Requirement: Below are some records; quote exactly the lines from the one that contains "comb_frame();" through the one that contains "obj.parent = empty", inclusive, and no others.

Exercise input:
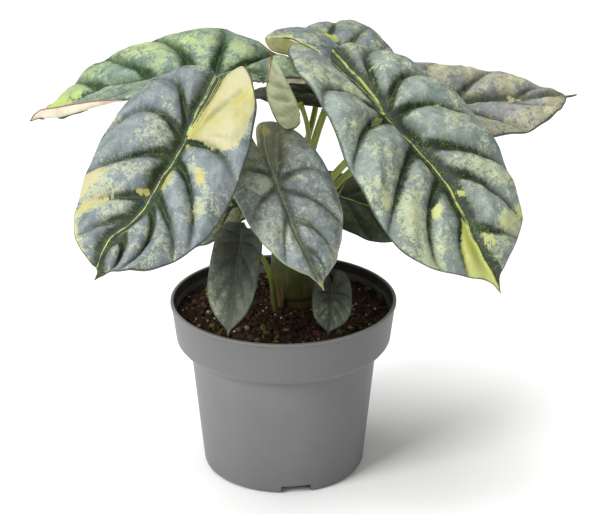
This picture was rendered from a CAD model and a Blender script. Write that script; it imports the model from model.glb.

==

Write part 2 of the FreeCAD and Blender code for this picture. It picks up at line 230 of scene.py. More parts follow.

---

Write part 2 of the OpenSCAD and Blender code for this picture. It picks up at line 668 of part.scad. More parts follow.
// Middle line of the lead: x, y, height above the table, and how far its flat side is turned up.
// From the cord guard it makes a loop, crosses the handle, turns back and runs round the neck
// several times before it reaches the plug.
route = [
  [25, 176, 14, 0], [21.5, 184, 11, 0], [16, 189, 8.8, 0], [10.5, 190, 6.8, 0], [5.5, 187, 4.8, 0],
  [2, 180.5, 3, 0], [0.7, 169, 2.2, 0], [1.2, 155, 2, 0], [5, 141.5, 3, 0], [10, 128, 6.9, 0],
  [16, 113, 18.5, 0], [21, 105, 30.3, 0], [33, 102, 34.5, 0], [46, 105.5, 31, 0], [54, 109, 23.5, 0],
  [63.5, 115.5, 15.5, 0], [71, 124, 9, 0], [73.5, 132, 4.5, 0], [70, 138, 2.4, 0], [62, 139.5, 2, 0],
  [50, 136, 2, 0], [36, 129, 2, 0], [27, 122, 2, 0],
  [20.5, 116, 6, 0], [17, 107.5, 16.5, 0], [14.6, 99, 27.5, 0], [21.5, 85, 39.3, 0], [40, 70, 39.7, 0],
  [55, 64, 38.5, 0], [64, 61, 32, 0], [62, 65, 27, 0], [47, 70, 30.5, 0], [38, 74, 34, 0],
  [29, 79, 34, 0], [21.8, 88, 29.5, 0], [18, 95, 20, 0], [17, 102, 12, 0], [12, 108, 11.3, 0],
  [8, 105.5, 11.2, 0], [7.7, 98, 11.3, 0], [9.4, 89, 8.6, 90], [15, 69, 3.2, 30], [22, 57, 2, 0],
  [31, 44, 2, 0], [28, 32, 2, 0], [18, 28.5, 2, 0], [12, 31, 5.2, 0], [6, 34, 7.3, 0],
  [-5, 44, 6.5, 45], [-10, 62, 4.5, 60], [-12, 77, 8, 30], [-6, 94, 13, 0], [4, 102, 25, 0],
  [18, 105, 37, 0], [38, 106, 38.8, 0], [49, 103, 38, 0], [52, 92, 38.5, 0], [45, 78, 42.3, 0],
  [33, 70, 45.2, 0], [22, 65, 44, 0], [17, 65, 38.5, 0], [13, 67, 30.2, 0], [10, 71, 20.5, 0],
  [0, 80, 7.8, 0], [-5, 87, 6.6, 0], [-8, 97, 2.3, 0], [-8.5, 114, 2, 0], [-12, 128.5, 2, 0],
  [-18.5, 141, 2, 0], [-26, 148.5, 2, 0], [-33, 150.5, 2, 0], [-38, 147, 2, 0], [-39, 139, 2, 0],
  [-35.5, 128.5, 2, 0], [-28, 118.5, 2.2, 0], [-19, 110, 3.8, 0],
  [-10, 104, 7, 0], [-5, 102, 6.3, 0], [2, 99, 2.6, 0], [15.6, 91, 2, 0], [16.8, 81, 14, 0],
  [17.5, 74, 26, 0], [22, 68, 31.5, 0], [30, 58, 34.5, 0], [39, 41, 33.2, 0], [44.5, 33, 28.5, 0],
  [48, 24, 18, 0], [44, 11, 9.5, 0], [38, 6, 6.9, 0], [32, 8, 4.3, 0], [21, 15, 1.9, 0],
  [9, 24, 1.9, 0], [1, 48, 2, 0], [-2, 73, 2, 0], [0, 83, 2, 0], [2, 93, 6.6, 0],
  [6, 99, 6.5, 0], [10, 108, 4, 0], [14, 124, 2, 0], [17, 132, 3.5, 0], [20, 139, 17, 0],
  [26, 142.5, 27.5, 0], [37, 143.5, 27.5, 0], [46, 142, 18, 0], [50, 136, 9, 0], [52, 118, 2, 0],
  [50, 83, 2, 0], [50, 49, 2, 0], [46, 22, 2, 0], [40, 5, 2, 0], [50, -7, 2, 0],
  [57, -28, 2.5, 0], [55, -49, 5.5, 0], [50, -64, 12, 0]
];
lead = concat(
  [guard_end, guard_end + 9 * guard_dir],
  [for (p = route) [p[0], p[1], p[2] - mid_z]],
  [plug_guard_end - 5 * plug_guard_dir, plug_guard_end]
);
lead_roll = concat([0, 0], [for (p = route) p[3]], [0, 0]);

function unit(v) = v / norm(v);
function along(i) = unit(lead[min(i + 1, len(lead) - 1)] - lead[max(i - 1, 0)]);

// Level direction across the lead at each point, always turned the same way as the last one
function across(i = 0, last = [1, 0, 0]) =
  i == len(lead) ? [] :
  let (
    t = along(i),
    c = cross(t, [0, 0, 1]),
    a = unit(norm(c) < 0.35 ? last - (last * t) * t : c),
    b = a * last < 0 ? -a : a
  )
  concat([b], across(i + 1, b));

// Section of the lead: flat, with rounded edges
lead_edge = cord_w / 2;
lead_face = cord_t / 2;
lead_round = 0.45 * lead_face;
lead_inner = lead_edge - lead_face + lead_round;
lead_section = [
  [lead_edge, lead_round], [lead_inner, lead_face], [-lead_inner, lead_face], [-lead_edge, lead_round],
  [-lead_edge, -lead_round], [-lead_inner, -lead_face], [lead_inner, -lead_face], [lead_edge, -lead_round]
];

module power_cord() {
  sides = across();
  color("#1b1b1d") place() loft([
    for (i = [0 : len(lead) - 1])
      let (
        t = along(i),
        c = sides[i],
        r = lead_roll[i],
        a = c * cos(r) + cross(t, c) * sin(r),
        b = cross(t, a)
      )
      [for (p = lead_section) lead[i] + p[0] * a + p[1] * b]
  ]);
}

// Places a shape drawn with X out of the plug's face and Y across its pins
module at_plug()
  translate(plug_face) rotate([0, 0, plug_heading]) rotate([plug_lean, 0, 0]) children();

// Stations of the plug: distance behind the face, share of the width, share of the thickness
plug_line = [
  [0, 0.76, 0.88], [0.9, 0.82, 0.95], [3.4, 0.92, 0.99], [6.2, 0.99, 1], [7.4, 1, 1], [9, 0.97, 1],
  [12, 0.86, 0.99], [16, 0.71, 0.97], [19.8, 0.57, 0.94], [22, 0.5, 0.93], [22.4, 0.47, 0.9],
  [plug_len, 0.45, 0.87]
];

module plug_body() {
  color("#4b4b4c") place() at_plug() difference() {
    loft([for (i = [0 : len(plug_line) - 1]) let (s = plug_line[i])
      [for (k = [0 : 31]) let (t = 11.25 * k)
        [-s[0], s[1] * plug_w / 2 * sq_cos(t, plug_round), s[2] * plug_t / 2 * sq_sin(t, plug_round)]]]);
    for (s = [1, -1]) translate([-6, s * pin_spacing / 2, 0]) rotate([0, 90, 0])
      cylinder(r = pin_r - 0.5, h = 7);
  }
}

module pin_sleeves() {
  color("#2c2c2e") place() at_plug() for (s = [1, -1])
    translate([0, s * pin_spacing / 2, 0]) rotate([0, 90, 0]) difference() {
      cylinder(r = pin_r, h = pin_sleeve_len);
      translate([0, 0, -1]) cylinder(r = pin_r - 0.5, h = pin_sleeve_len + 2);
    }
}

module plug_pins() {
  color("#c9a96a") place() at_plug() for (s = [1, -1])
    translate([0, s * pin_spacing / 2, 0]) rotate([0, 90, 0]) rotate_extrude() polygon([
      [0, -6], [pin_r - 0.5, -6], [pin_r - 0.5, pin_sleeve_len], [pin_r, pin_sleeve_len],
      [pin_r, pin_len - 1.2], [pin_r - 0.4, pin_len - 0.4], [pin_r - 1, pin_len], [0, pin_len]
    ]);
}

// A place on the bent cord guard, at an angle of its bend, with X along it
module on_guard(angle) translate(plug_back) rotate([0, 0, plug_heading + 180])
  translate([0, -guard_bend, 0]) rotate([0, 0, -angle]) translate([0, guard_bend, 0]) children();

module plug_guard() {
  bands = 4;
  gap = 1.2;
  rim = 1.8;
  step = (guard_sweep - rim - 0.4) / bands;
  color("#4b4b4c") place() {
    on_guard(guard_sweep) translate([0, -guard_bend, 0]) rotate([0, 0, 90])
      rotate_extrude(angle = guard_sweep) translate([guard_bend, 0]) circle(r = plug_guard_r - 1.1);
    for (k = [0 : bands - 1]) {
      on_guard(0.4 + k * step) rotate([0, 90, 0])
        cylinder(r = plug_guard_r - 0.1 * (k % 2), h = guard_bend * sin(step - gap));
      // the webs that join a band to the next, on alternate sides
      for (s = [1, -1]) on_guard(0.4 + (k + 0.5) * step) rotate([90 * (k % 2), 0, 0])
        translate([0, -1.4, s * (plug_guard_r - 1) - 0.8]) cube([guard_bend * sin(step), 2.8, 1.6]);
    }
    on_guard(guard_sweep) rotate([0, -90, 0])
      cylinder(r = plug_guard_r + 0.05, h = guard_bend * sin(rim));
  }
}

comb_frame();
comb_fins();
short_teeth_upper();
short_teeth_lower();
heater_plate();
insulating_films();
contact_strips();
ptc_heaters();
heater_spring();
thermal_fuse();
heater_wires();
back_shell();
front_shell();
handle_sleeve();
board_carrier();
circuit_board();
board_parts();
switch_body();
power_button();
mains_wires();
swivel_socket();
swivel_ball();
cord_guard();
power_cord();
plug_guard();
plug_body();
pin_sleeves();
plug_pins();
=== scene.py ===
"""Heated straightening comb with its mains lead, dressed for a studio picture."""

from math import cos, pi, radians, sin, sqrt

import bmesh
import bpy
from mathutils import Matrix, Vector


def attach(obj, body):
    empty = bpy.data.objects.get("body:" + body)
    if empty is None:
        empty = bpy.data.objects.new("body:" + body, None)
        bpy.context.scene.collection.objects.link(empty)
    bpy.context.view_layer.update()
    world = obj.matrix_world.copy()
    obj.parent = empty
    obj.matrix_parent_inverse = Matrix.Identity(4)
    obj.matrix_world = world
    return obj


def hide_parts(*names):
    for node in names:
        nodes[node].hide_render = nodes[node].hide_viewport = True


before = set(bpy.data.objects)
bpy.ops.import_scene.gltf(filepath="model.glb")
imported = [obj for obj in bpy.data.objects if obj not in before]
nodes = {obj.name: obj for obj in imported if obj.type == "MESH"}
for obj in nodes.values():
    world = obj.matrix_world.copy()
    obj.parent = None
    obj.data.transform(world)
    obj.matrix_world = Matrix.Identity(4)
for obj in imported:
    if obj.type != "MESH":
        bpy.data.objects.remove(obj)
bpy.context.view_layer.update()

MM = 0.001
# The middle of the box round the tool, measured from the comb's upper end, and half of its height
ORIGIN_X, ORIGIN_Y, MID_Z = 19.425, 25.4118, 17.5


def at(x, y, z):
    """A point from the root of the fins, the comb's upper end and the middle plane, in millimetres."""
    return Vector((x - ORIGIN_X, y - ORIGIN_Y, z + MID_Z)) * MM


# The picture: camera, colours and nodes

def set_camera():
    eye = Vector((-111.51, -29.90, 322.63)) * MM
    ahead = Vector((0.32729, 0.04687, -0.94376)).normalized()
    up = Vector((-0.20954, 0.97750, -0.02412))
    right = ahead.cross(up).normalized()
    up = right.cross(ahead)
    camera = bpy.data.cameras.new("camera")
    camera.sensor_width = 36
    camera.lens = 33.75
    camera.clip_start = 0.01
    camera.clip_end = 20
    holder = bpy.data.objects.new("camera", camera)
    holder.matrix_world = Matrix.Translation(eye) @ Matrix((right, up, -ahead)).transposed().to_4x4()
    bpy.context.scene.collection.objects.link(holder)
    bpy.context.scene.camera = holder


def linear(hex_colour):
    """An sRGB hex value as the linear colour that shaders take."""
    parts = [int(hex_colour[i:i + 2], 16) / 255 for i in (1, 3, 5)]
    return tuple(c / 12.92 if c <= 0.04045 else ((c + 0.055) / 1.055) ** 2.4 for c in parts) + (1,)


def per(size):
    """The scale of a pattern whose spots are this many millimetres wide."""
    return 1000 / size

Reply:
comb_frame();
comb_fins();
short_teeth_upper();
short_teeth_lower();
heater_plate();
insulating_films();
contact_strips();
ptc_heaters();
heater_spring();
thermal_fuse();
heater_wires();
back_shell();
front_shell();
handle_sleeve();
board_carrier();
circuit_board();
board_parts();
switch_body();
power_button();
mains_wires();
swivel_socket();
swivel_ball();
cord_guard();
power_cord();
plug_guard();
plug_body();
pin_sleeves();
plug_pins();
=== scene.py ===
"""Heated straightening comb with its mains lead, dressed for a studio picture."""

from math import cos, pi, radians, sin, sqrt

import bmesh
import bpy
from mathutils import Matrix, Vector


def attach(obj, body):
    empty = bpy.data.objects.get("body:" + body)
    if empty is None:
        empty = bpy.data.objects.new("body:" + body, None)
        bpy.context.scene.collection.objects.link(empty)
    bpy.context.view_layer.update()
    world = obj.matrix_world.copy()
    obj.parent = empty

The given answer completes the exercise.